The obvious tension is that Upstate New York is not purely conservative nor is it purely rural. New York City makes it easy to forget the size of Upstate’s cities, but Syracuse, Rochester, and Buffalo each have more people than the biggest city in ten other states. Rochester and Buffalo are each larger than the biggest city in seventeen other states. These are urban places that reliably elect democrats. They have more in common with the coastal metropolises than they do with the rural parts of America’s interior. When Speaker of the Assembly Carl Heastie visited Upstate for the first time in 2015, he marveled at our cows, but he also said “particularly in the urban center, the problems that are facing Syracuse are the problems that I face back home in the Bronx when we talk about education, when we talk about poverty.”
The Governor has a lousy record on these issues in these urban centers. In 2014, he mused about expanding the Buffalo Billion program to other upstate cities, but when Mayor Stephanie Miner proposed to spend the money on water infrastructure instead of tourist attractions the Governor responded by saying “fix your own pipes.”
In the Governor’s 2015 State of the State address, he tried to say that urban schools don’t have a money problem by pointing out that the Buffalo School District receives a lot of state aid, choosing to ignore the fact that Buffalo is so poor that state aid doesn’t close the gap in total spending per student between BSD and richer suburban districts.
In 2015 when Centro was going to cut its Sunday and late-night service to fill a budget gap, the Governor’s initial reaction was to say “I didn’t know anything about it. The state is funding it at the same amount we funded it last year. Somebody must have cut it. Not me,” as if flat funding isn’t the same as a cut when expenses are rising, and as if public transportation hasn’t been underfunded for decades.
In 2016, Preet Bharara revealed that the Governor’s tourism-based economic development plans for upstate cities have less to do with replacing the jobs that left with Carrier, Bethlehem Steel and Kodak, and more to do with enriching campaign donors like Cor.

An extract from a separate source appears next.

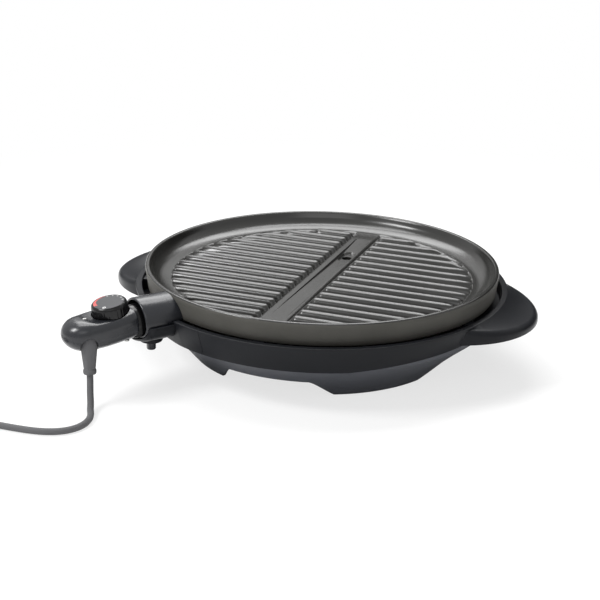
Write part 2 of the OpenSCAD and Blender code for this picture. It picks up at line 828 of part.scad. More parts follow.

Through 2017, the Governor has pushed city and county governments to consolidate. He’s pitched the initiative as a way to reduce property taxes, but it would also dilute city residents’ representation in local government and transfer power away from communities of color.
Governor Cuomo treats upstate cities with a mixture of condescension and contempt. The region is important to his political narrative so he showers it with money, but all those subsidies go towards banner projects that do not address the underlying issues that erode long-term city residents’ quality of life. Ask for an aerial gondola or performing arts venue, and he’s all in. Point out failing bus service or inadequate water infrastructure, and he’s either ignorant or uninterested. That’s the real hole in the Governor’s progressive resume.